On peut tout de même comprendre la peur des parents et des équipes pédagogiques face à d’éventuels dangers... Comment différencier le risque raisonnable de la notion de danger ?
Comme nous le disions, le « risque » dans le jeu est nécessaire pour le développement de l’enfant. C’est grâce à cela que l’enfant va apprendre à s’adapter, à mieux connaître ses limites, à les dépasser parfois, apprendre à se connaitre lui-même finalement. Un jeu « dangereux », c’est différent. Il implique une mise en danger de l’enfant, notre rôle est de l’en protéger. C’est à l’adulte de faire la différence entre le petit risque et le jeu dangereux, mais sans projeter ses propres craintes.
Par exemple, sur l’un de nos projets de cour d’école, les équipes éducatives craignaient la présence des buissons que l’on pensait planter dans l’espace extérieur. Selon elles, les branches des buissons risquaient de crever les yeux des enfants. En passant en revue toute leur expérience passée et leurs souvenirs plus lointains, on n’a pas trouvé d’exemple d’enfants qui se seraient crevé les yeux à cause des buissons... Elles ont fini par se dire que finalement, ces buissons n’étaient pas une mauvaise idée. (Ils ont beaucoup de succès depuis !)
Finalement, est-ce compliqué d’intégrer la nature dans la cour d’école pour stimuler l’imagination des enfants?
Mais justement, pas du tout ! Les enfants n’ont pas besoin d’installations complexes dans leur cour.
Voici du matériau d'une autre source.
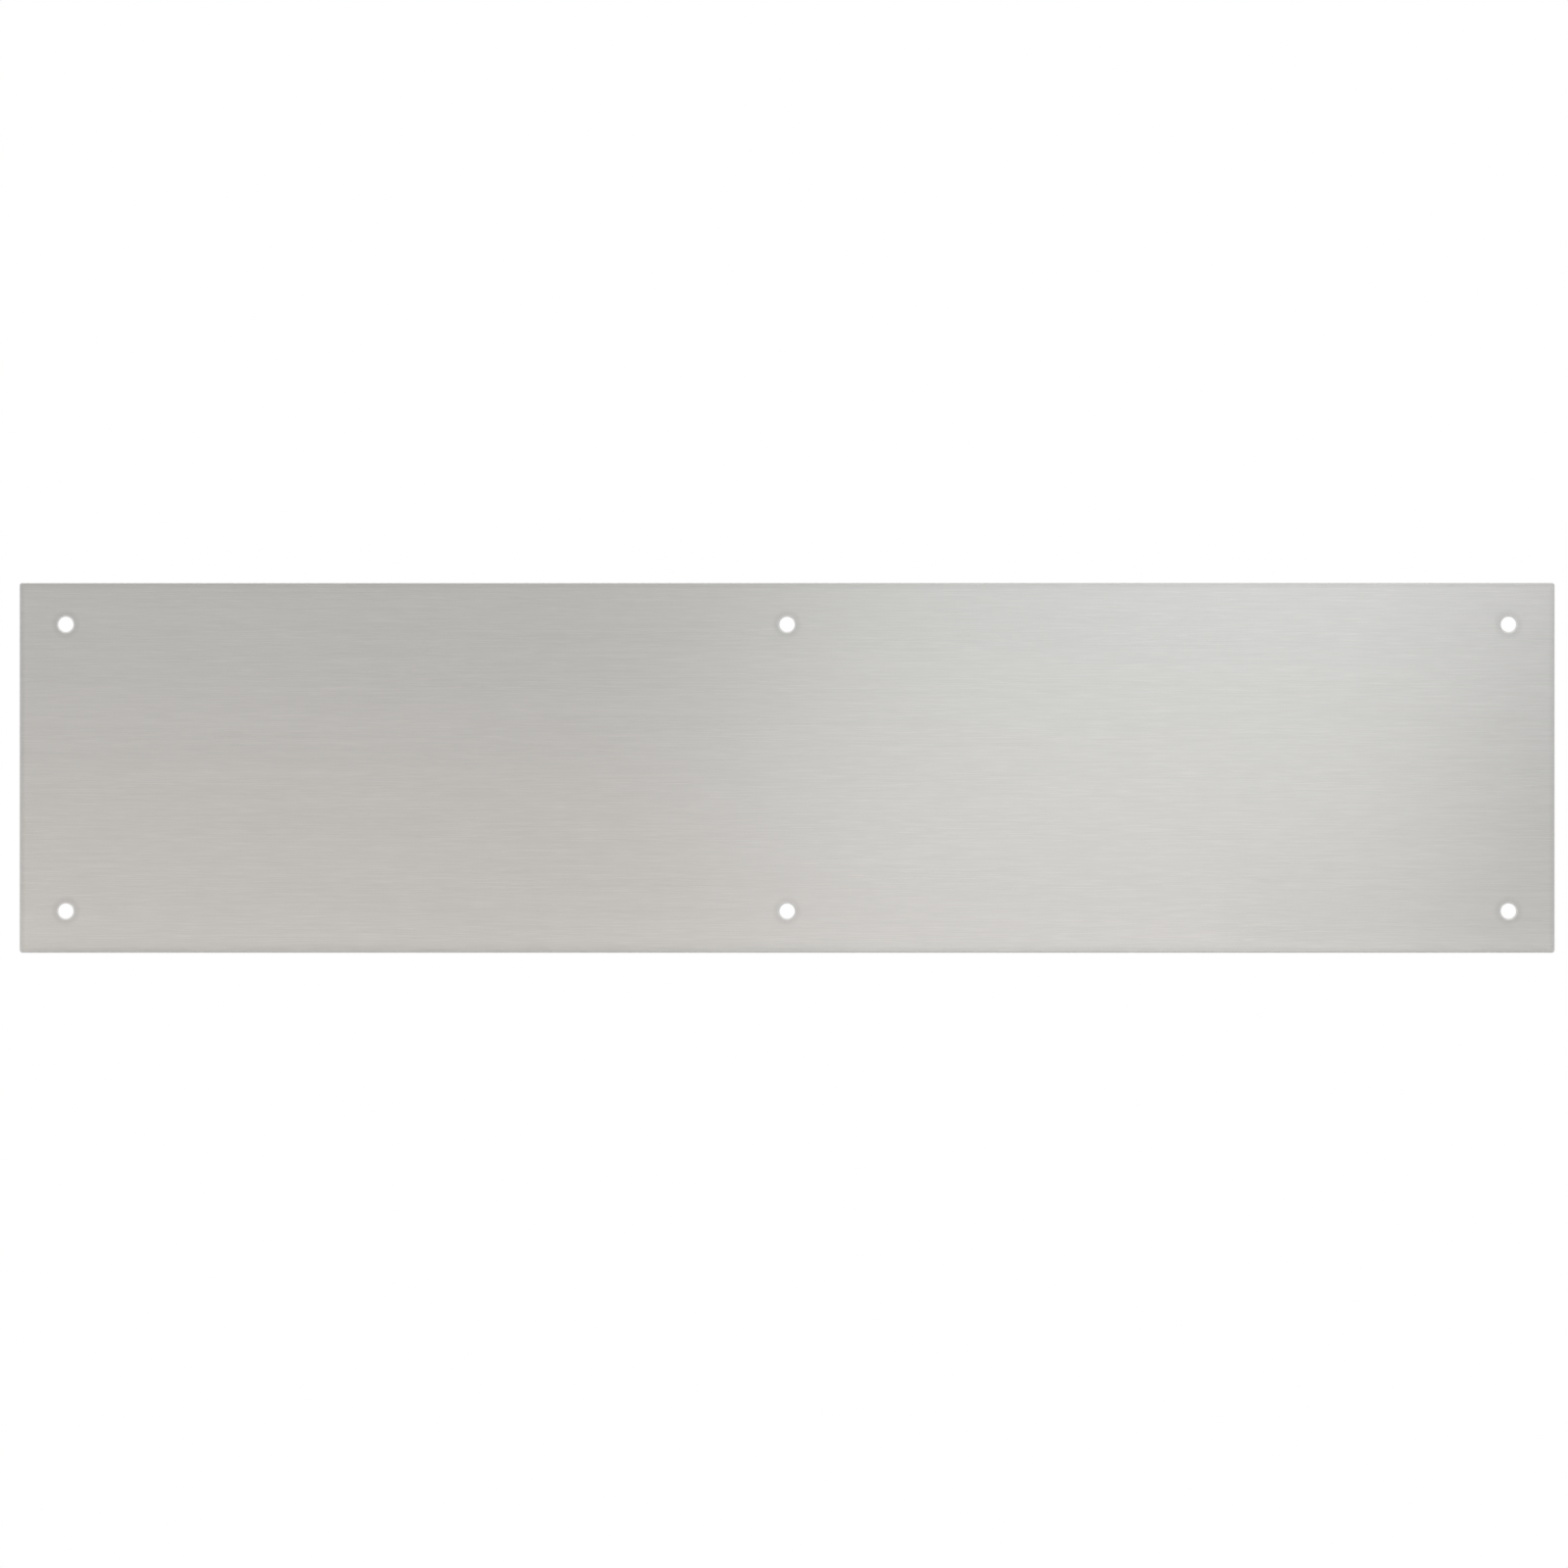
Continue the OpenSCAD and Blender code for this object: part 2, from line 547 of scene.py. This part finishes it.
def soft_light(name, place, facing, size, radiance, tint=(1, 1, 1), lean=0.0, on_floor=False):
    """A soft box that the camera doesn't see, and that lights only the metal unless on_floor.

    size is its width and height, radiance how bright its face is, and lean how far its top leans
    to the right."""
    lamp = bpy.data.lights.new(name, "AREA")
    lamp.shape = "RECTANGLE"
    lamp.size, lamp.size_y = size
    lamp.energy = radiance * math.pi * size[0] * size[1]
    lamp.color = tint
    light = bpy.data.objects.new(name, lamp)
    bpy.context.scene.collection.objects.link(light)
    light.location = place
    light.rotation_mode = "QUATERNION"
    turned = Vector(facing).to_track_quat("-Z", "Y")
    light.rotation_quaternion = Quaternion((0, 1, 0), lean) @ turned
    light.visible_camera = False
    light.visible_diffuse = on_floor


def studio_lights():
    """One soft box overhead for the floor's shadow, and the rest for what the metal reflects.

    The highlight is the soft upright patch right of the plate's middle, and top_right and low_fill
    brighten its upper right end and its lower half. The bounces lie just above the floor, and
    bounce_under reaches in beneath the bevel. Most strengths and tints, and LIGHT_FRONT, were
    fitted to the tones in the photo, so they say nothing about the real studio or the finish."""
    bounce_z = LOW.z + 3 * MM
    contact_z = LOW.z + 0.05 * MM
    soft_light("overhead", (0, -0.9, 2.0), DOWN, (3.6, 1.8), 0.3, on_floor=True)
    highlight_tint, highlight_lean = (0.9, 1, 1.02), math.radians(24)
    soft_light(
        "highlight", (0.227, -0.45, 0.15), AT_THE_PLATE, (0.36, 0.6), 0.366, highlight_tint, highlight_lean
    )
    soft_light("top_right", (0.375, -0.35, 0.2), AT_THE_PLATE, (0.35, 0.1), 0.41, (1, 0.88, 1))
    soft_light("low_fill", (-0.075, -0.35, -0.07), AT_THE_PLATE, (0.9, 0.05), 0.64, (1, 0.84, 0.7))
    soft_light("bounce", (-0.12, -0.155, bounce_z), UP, (0.72, 0.29), 0.12, (1, 0.75, 0.85))
    soft_light("bounce_near", (0, FRONT_Y - 29.6 * MM, contact_z), UP, (0.9, 0.06), 0.285)
    soft_light("bounce_under", (0, FRONT_Y + 0.15 * MM, contact_z), UP, (LENGTH, BEVEL), 0.9)


# The picture's frame: how wide it is at the plate, and where the plate's centre sits in it
FRAME_WIDTH = 0.8478
PLATE_RIGHT_OF_MIDDLE = 1.7 * MM
PLATE_ABOVE_MIDDLE = 8.8 * MM
CAMERA_DISTANCE = 4.0


def camera():
    """Looks square at the front, from a point just left of and below the plate's own centre."""
    data = bpy.data.cameras.new("camera")
    data.type = "ORTHO"
    data.ortho_scale = FRAME_WIDTH
    data.clip_end = 100.0
    made = bpy.data.objects.new("camera", data)
    bpy.context.scene.collection.objects.link(made)
    made.location = (-PLATE_RIGHT_OF_MIDDLE, -CAMERA_DISTANCE, (LOW.z + HIGH.z) / 2 - PLATE_ABOVE_MIDDLE)
    made.rotation_euler = (math.pi / 2, 0, 0)
    bpy.context.scene.camera = made


camera()
kick_plate()
pale_floor()
soft_world()
studio_lights()
bpy.context.scene.view_settings.view_transform = "Standard"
Une branche ou un bâton, un tronc d’arbre au sol pour s’assoir, marcher ou sauter par-dessus... et ils s’inventent tout un univers et un monde de jeux. Cela suppose aussi que la surveillance de la récréation se déroule de manière interactive, avec des équipes pédagogiques qui puissent entrer dans le jeu des enfants et y participer parfois. C’est un changement pour elles aussi bien sûr. Mais au final, tout le monde y gagne.